++++ DATA EXTRACT

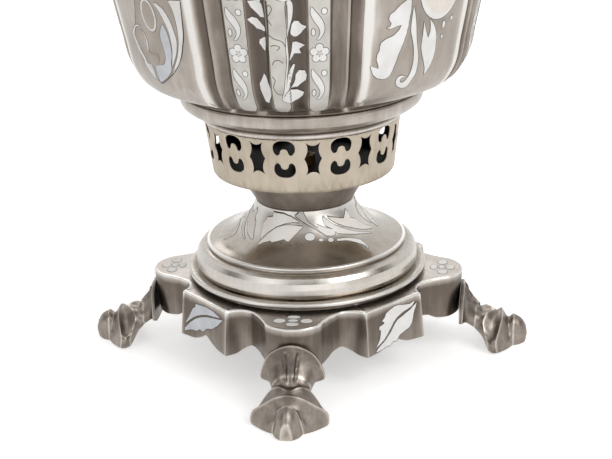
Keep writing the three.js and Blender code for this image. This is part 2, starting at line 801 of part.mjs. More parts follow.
// Shoulder ring round the mouth of the body, which carries the lid.
function makeShoulderRing() {
  const ringShares = [[0, 0], [0.9, 0], [1, 0.18], [0.56, 0.5], [0.88, 0.86], [0.8, 1], [0, 1]];
  return turn(ringShares.map(([out, up]) => [
    mouthRadius + shoulderRingWidth * out, shoulderBottom + shoulderRingHeight * up]));
}

// Lid crown line from the rim to the chimney collar: [share of the way in, share of the lid's height].
const lidShares = [
  [0, 0], [-0.03, 0.03], [0, 0.065], [0.07, 0.08], [0.27, 0.22], [0.5, 0.36], [0.72, 0.57], [0.9, 0.81],
  [1, 0.9], [1, 1],
];

function lidOuter(grow = 0) {
  return lidShares.map(([into, up]) => [
    lidRimRadius + (collarRadius - lidRimRadius) * into + grow, lidBottom + lidHeight * up + grow]);
}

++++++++

All of the data needs to be printed once more, exactly.

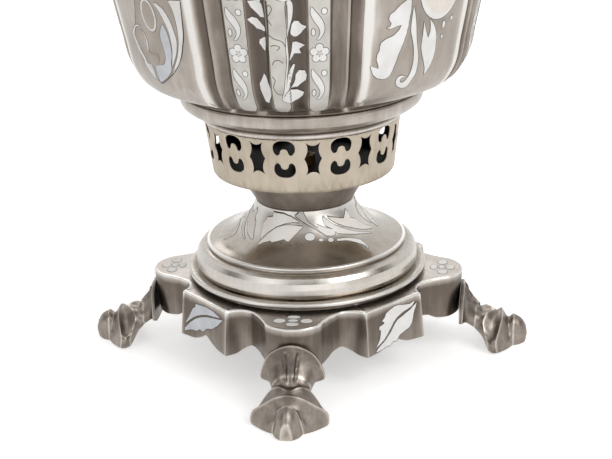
Keep writing the three.js and Blender code for this image. This is part 2, starting at line 801 of part.mjs. More parts follow.
// Shoulder ring round the mouth of the body, which carries the lid.
function makeShoulderRing() {
  const ringShares = [[0, 0], [0.9, 0], [1, 0.18], [0.56, 0.5], [0.88, 0.86], [0.8, 1], [0, 1]];
  return turn(ringShares.map(([out, up]) => [
    mouthRadius + shoulderRingWidth * out, shoulderBottom + shoulderRingHeight * up]));
}

// Lid crown line from the rim to the chimney collar: [share of the way in, share of the lid's height].
const lidShares = [
  [0, 0], [-0.03, 0.03], [0, 0.065], [0.07, 0.08], [0.27, 0.22], [0.5, 0.36], [0.72, 0.57], [0.9, 0.81],
  [1, 0.9], [1, 1],
];

function lidOuter(grow = 0) {
  return lidShares.map(([into, up]) => [
    lidRimRadius + (collarRadius - lidRimRadius) * into + grow, lidBottom + lidHeight * up + grow]);
}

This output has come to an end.